As before the National Closed will be open to previous winners and each state can send four players and the MSSM and National Junior Champions are also invited.

But the main difference is that all have to register through an MCF state affiliate which will endorse them as their players and while others who do not qualify this way can also apply, besides getting their state affiliates agreement, they have to meet a minimum rating requirement so as not to dilute the quality of the event, a consideration that has taken on greater importance with three qualifiers from the men and four qualifiers from the women now joining the National Team.

Under COS regulations, MCF's membership is the state affiliates and at the AGM it was also unanimously adopted that the states would regulate individual membership, in itself a problem for some in that many are also required to do it via clubs!

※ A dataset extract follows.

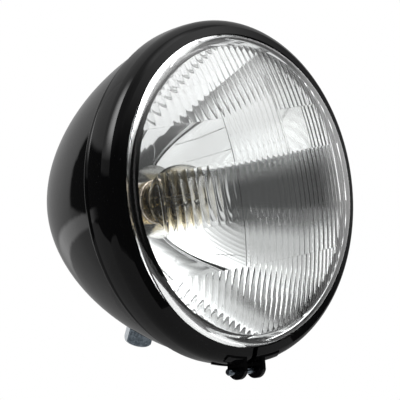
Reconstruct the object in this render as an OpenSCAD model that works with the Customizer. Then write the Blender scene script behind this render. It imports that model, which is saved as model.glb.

So gone now are the days one plays in a National Championship as MCF without needing to be a member of a state affiliate.

Wednesday, 1 May 2013

New Hopes?


Encouraging performances by several of our usual young players, although really nothing to really shout about, at the just concluded Selangor Open, was further helped by an SMS forwarded from Greg with some good news and now there are more details at: http://www.kgwm.blogspot.com/2013/05/malaysian-boy-aron-teh-finishes-2nd-in.html

In the SMS his mother also confirmed that he will be playing in the National Closed Championships and I will be very curious to see if he and many of our young players who have shown so many flashes of promise can really step it up when it matters.

MCF has made three qualifying places to a preliminary 8 person National Team available from this event and this is their chance!